Exercise input ▸

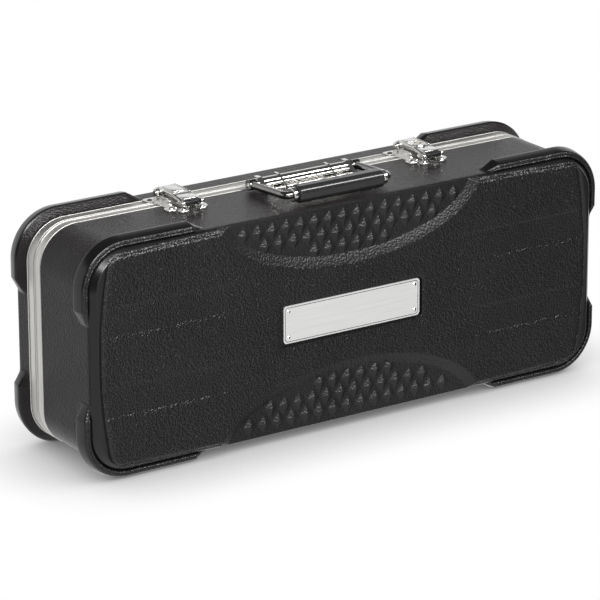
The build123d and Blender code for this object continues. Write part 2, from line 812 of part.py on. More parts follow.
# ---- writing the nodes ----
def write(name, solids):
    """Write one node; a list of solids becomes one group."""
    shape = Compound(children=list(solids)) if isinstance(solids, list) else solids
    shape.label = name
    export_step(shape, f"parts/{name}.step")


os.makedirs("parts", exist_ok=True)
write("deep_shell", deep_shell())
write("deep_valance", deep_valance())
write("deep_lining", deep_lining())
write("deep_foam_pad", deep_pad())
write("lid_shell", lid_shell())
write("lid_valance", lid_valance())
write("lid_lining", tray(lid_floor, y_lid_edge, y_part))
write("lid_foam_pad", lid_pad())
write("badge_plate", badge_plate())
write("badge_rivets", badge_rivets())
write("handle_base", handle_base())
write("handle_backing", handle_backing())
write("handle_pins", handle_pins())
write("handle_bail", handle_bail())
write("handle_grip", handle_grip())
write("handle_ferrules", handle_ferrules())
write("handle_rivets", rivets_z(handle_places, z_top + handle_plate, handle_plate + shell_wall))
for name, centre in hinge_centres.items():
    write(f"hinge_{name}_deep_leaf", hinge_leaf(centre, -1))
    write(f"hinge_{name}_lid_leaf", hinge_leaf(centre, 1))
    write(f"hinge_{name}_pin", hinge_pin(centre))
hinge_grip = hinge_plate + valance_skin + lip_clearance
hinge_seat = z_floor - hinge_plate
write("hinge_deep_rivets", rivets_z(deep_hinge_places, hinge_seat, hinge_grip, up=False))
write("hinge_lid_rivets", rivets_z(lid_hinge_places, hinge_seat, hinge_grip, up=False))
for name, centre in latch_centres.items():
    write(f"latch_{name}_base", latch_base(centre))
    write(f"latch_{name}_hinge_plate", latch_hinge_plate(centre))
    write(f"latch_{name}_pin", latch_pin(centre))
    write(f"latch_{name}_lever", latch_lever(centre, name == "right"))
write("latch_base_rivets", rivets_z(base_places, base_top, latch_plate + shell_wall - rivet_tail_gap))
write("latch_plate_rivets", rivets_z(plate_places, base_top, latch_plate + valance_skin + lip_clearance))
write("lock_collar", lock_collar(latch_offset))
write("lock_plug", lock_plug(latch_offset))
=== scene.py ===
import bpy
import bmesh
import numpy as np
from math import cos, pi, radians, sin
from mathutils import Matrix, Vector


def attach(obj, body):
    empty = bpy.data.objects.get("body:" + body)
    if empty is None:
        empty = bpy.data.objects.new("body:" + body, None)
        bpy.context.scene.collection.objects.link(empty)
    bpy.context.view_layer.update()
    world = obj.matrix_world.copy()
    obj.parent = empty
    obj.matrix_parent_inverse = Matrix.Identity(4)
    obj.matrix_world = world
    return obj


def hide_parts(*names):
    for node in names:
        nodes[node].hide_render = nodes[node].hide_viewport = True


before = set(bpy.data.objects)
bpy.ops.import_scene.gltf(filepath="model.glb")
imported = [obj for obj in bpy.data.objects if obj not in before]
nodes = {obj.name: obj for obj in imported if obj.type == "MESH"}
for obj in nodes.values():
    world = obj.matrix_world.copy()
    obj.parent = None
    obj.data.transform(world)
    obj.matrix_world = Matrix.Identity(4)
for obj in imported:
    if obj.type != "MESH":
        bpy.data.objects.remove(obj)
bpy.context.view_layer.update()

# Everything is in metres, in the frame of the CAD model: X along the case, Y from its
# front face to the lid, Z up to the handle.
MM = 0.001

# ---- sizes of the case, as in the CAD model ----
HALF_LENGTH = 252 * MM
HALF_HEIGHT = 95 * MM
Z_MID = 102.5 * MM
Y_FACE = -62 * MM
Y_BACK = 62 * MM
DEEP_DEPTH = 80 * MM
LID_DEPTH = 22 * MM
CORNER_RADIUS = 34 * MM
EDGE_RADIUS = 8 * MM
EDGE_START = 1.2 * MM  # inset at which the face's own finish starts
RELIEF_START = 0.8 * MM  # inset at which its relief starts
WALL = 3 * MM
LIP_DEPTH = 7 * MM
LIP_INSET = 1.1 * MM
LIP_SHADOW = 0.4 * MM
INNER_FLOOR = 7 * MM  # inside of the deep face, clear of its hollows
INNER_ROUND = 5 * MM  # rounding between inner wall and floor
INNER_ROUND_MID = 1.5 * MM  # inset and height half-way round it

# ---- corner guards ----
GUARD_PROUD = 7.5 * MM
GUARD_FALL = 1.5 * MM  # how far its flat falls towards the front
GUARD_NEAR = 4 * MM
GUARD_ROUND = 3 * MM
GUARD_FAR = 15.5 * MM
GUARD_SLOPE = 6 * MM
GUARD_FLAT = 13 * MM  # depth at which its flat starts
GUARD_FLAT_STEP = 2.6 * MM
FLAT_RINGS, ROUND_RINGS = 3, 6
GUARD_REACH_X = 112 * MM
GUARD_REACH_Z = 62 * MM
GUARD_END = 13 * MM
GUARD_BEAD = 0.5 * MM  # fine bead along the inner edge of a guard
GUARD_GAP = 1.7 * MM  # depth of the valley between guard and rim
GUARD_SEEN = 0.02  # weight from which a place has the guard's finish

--

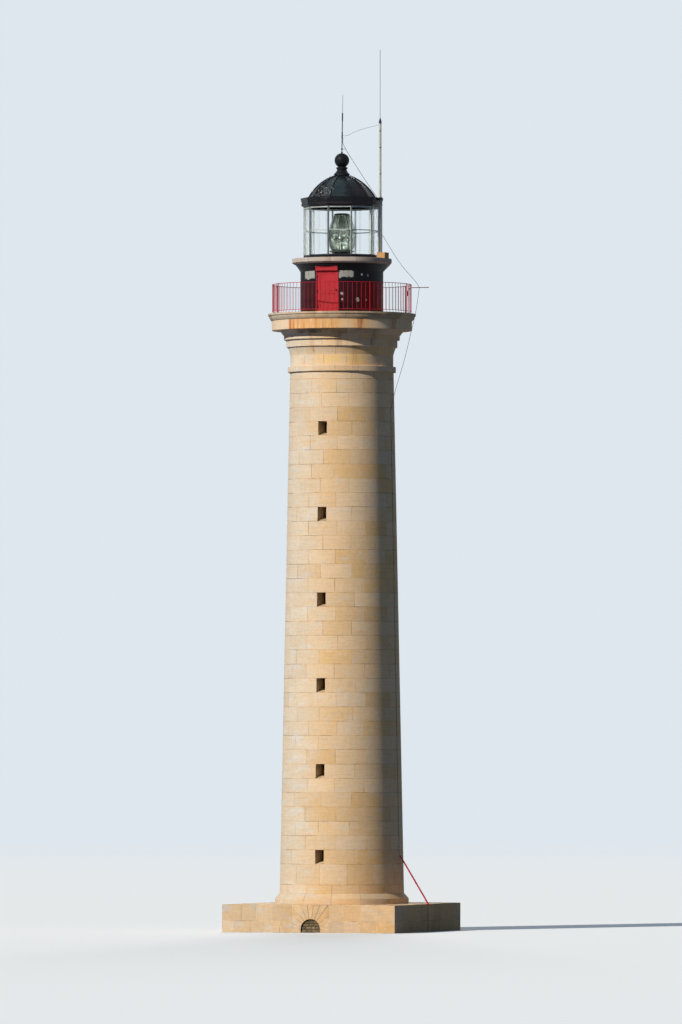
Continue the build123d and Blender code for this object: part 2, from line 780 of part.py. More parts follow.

==

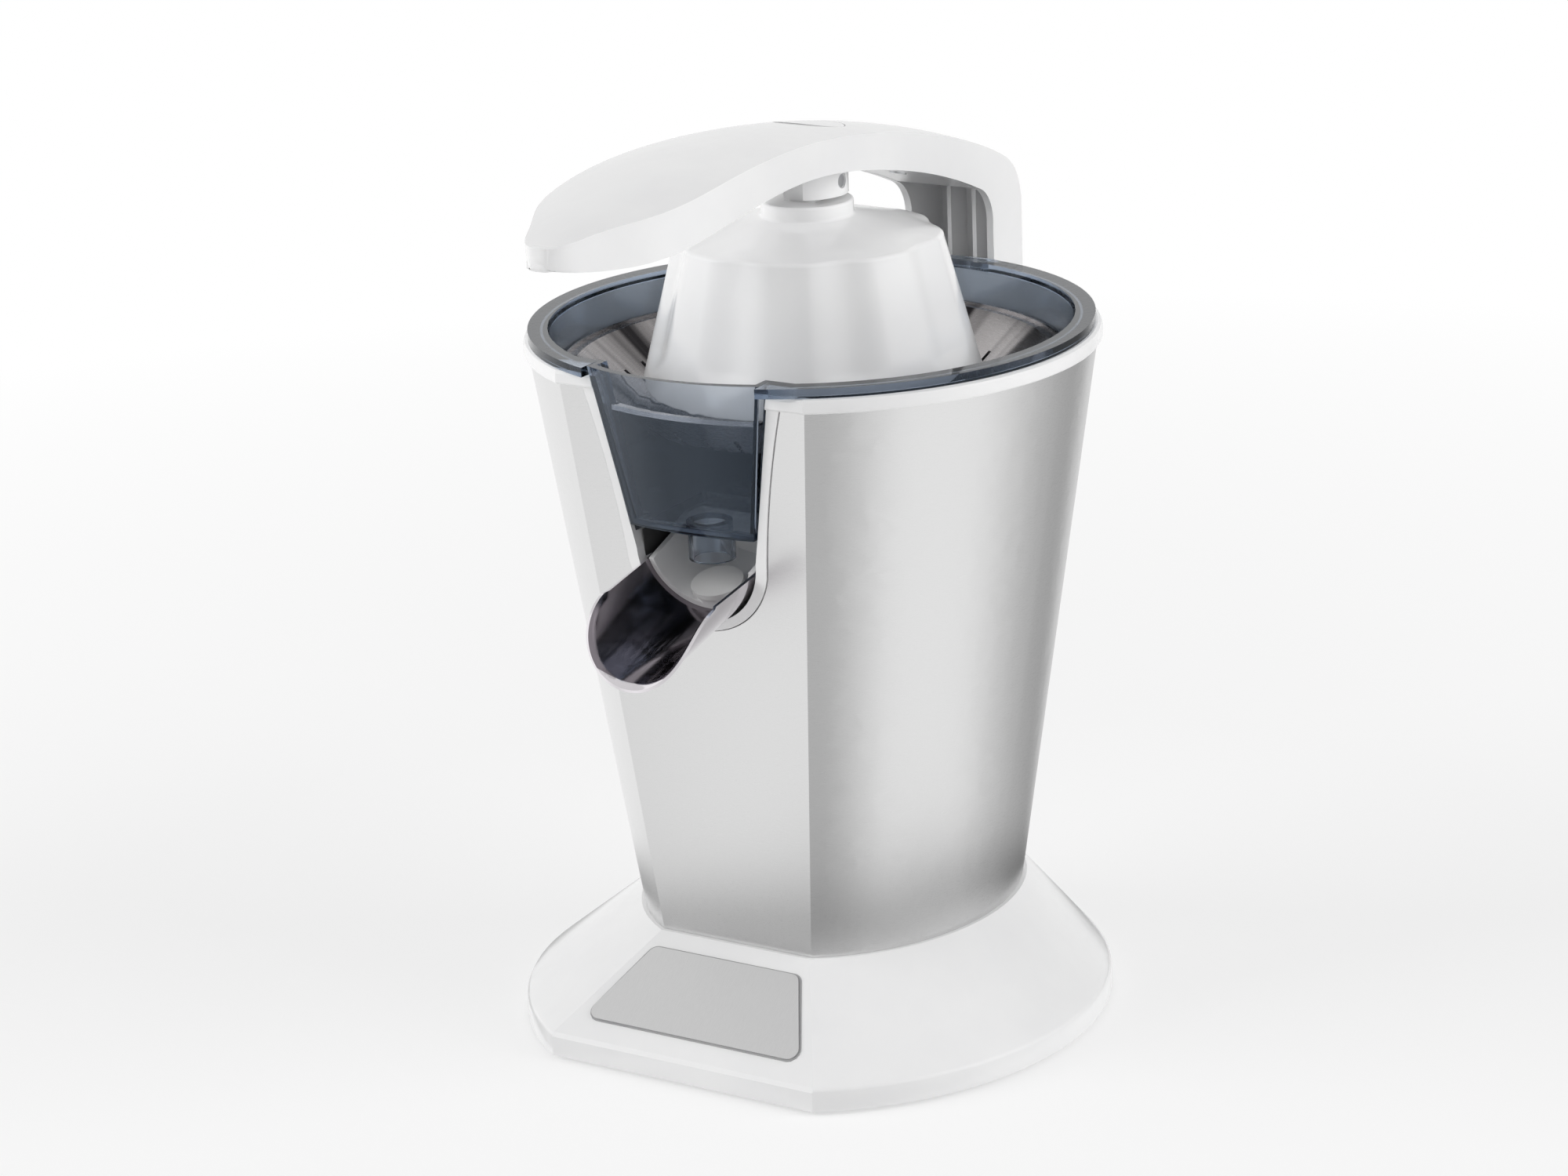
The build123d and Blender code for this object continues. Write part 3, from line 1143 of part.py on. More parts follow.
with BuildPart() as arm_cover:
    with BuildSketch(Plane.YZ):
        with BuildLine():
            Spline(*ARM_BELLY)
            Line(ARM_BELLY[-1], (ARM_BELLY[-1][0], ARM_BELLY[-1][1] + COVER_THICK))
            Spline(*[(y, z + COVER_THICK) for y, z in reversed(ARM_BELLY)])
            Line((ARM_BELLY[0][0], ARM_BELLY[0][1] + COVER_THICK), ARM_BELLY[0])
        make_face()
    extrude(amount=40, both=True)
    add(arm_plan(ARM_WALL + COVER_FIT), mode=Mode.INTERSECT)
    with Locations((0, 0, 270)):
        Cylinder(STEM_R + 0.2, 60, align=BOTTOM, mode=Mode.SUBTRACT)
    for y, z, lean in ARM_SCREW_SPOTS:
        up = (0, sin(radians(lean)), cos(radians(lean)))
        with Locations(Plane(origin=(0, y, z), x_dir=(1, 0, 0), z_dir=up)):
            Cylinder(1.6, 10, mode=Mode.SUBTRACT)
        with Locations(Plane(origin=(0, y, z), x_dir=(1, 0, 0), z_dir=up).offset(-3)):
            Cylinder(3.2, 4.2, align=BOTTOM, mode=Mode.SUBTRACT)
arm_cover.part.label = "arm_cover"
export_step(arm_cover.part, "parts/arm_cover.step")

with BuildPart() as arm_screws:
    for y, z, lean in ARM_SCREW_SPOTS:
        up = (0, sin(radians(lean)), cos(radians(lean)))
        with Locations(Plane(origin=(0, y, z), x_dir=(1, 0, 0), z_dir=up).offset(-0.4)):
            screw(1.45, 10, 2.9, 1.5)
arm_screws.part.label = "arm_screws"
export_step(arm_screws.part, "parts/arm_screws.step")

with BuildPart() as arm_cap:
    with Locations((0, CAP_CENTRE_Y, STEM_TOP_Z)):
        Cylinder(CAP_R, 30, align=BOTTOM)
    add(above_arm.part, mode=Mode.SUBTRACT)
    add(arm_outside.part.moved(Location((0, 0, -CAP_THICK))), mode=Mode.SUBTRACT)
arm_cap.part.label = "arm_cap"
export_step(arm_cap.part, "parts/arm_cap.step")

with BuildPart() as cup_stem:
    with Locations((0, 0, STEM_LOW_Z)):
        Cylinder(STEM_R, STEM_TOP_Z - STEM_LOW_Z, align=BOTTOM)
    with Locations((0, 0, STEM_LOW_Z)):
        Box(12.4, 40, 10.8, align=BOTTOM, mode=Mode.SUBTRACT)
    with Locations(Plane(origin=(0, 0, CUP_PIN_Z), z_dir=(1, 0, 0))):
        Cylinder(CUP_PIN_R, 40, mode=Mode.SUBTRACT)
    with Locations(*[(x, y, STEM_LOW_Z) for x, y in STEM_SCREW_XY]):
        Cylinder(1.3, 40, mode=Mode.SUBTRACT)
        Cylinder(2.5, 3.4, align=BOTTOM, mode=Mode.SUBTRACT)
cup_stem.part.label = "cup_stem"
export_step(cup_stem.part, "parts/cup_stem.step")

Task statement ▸
Exactly those lines that run from the line with "rivets_z(deep_hinge_places, hinge_seat, hinge_grip, up=False))" through the line with "bpy.data.objects.remove(obj)" are to be reproduced; both end lines belong to the range.

Written solution ▸
write("hinge_deep_rivets", rivets_z(deep_hinge_places, hinge_seat, hinge_grip, up=False))
write("hinge_lid_rivets", rivets_z(lid_hinge_places, hinge_seat, hinge_grip, up=False))
for name, centre in latch_centres.items():
    write(f"latch_{name}_base", latch_base(centre))
    write(f"latch_{name}_hinge_plate", latch_hinge_plate(centre))
    write(f"latch_{name}_pin", latch_pin(centre))
    write(f"latch_{name}_lever", latch_lever(centre, name == "right"))
write("latch_base_rivets", rivets_z(base_places, base_top, latch_plate + shell_wall - rivet_tail_gap))
write("latch_plate_rivets", rivets_z(plate_places, base_top, latch_plate + valance_skin + lip_clearance))
write("lock_collar", lock_collar(latch_offset))
write("lock_plug", lock_plug(latch_offset))
=== scene.py ===
import bpy
import bmesh
import numpy as np
from math import cos, pi, radians, sin
from mathutils import Matrix, Vector


def attach(obj, body):
    empty = bpy.data.objects.get("body:" + body)
    if empty is None:
        empty = bpy.data.objects.new("body:" + body, None)
        bpy.context.scene.collection.objects.link(empty)
    bpy.context.view_layer.update()
    world = obj.matrix_world.copy()
    obj.parent = empty
    obj.matrix_parent_inverse = Matrix.Identity(4)
    obj.matrix_world = world
    return obj


def hide_parts(*names):
    for node in names:
        nodes[node].hide_render = nodes[node].hide_viewport = True


before = set(bpy.data.objects)
bpy.ops.import_scene.gltf(filepath="model.glb")
imported = [obj for obj in bpy.data.objects if obj not in before]
nodes = {obj.name: obj for obj in imported if obj.type == "MESH"}
for obj in nodes.values():
    world = obj.matrix_world.copy()
    obj.parent = None
    obj.data.transform(world)
    obj.matrix_world = Matrix.Identity(4)
for obj in imported:
    if obj.type != "MESH":
        bpy.data.objects.remove(obj)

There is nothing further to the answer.